- **What is expected**
Copy out all of the data below with no alterations.
◇ ◇ ◇ ◇
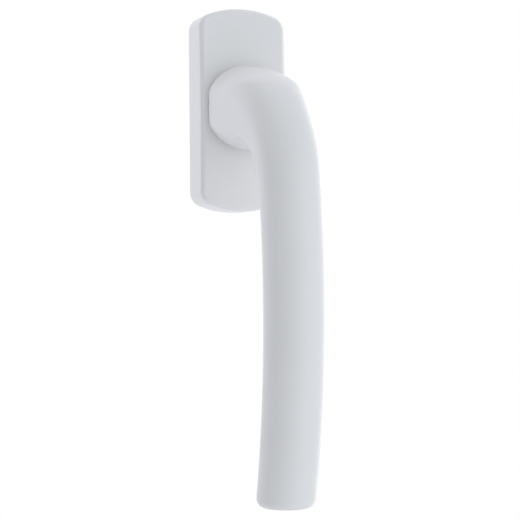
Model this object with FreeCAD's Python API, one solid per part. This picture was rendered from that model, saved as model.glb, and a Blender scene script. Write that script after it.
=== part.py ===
import FreeCAD, Part
import math
import os

from FreeCAD import Vector

# Tilt-and-turn window handle: a rose that is screwed to the sash, and a bowed grip that turns in it.
# Millimetres. +Y points into the sash, -Y into the room, +Z up and +X to the right as seen from the room.
# The origin is on the spindle's axis, in the plane where the rose meets the sash.
# A "depth" is a distance from the sash face into the room, so it lies at y = -depth.

# Rose: straight sides, arched ends and a crowned front
ROSE_WIDTH = 29.3
ROSE_HEIGHT = 66.0
END_ARCH = 3.5
CORNER_RADIUS = 4.9
BODY_DEPTH = 10.0
WALL = 2.0
WEB = 2.8
RIB = 1.2

# Cover plate on the front of the rose
COVER_GAP = 0.1
COVER_CENTRE_DEPTH = 12.25
CROWN = 0.95
BEVEL = 1.05
BEVEL_SOFTENING = 0.35

# Fixing: two M5 countersunk screws, through lugs that enter the sash
SCREW_SPACING = 43.0
SCREW_RADIUS = 2.5
SCREW_SHANK_RADIUS = 2.2
SCREW_LENGTH = 40.0
SCREW_THREAD_LENGTH = 27.5
SCREW_HEAD_RADIUS = 4.6
SCREW_HEAD_RIM = 0.3
SCREW_HEAD_DEPTH = 9.7
SCREW_HOLE_RADIUS = 2.7
PILLAR_RADIUS = 5.7
LUG_RADIUS = 5.0
LUG_LENGTH = 2.0

# Square spindle
SPINDLE_SIDE = 7.0
SPINDLE_REACH = 28.0
SPINDLE_INNER_DEPTH = 20.0
SLIP = 0.03

# Grip: neck on the rose, bend, and bowed tube
NECK_DEPTH = 14.0
NECK_RADIUS = 13.7
NECK_FLAT = 12.9
NECK_RISE = 0.28
NECK_DROP = 1.0
NECK_ROUNDING = 0.5
BEND_RADIUS = 28.4
BOW_RADIUS = 240.0
BOW_VERTEX_Z = -62.3
BOW_PROJECTION = 53.3
GRIP_LENGTH = 125.2
TUBE_TOP_RADIUS = 9.44
TUBE_END_RADIUS = 9.08
END_TRIM = 6.0
END_ROUNDING = 3.1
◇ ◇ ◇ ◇
- **Exercise response**
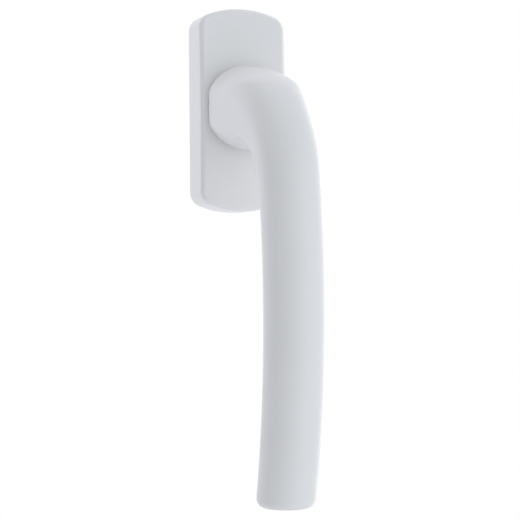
Model this object with FreeCAD's Python API, one solid per part. This picture was rendered from that model, saved as model.glb, and a Blender scene script. Write that script after it.
=== part.py ===
import FreeCAD, Part
import math
import os

from FreeCAD import Vector

# Tilt-and-turn window handle: a rose that is screwed to the sash, and a bowed grip that turns in it.
# Millimetres. +Y points into the sash, -Y into the room, +Z up and +X to the right as seen from the room.
# The origin is on the spindle's axis, in the plane where the rose meets the sash.
# A "depth" is a distance from the sash face into the room, so it lies at y = -depth.

# Rose: straight sides, arched ends and a crowned front
ROSE_WIDTH = 29.3
ROSE_HEIGHT = 66.0
END_ARCH = 3.5
CORNER_RADIUS = 4.9
BODY_DEPTH = 10.0
WALL = 2.0
WEB = 2.8
RIB = 1.2

# Cover plate on the front of the rose
COVER_GAP = 0.1
COVER_CENTRE_DEPTH = 12.25
CROWN = 0.95
BEVEL = 1.05
BEVEL_SOFTENING = 0.35

# Fixing: two M5 countersunk screws, through lugs that enter the sash
SCREW_SPACING = 43.0
SCREW_RADIUS = 2.5
SCREW_SHANK_RADIUS = 2.2
SCREW_LENGTH = 40.0
SCREW_THREAD_LENGTH = 27.5
SCREW_HEAD_RADIUS = 4.6
SCREW_HEAD_RIM = 0.3
SCREW_HEAD_DEPTH = 9.7
SCREW_HOLE_RADIUS = 2.7
PILLAR_RADIUS = 5.7
LUG_RADIUS = 5.0
LUG_LENGTH = 2.0

# Square spindle
SPINDLE_SIDE = 7.0
SPINDLE_REACH = 28.0
SPINDLE_INNER_DEPTH = 20.0
SLIP = 0.03

# Grip: neck on the rose, bend, and bowed tube
NECK_DEPTH = 14.0
NECK_RADIUS = 13.7
NECK_FLAT = 12.9
NECK_RISE = 0.28
NECK_DROP = 1.0
NECK_ROUNDING = 0.5
BEND_RADIUS = 28.4
BOW_RADIUS = 240.0
BOW_VERTEX_Z = -62.3
BOW_PROJECTION = 53.3
GRIP_LENGTH = 125.2
TUBE_TOP_RADIUS = 9.44
TUBE_END_RADIUS = 9.08
END_TRIM = 6.0
END_ROUNDING = 3.1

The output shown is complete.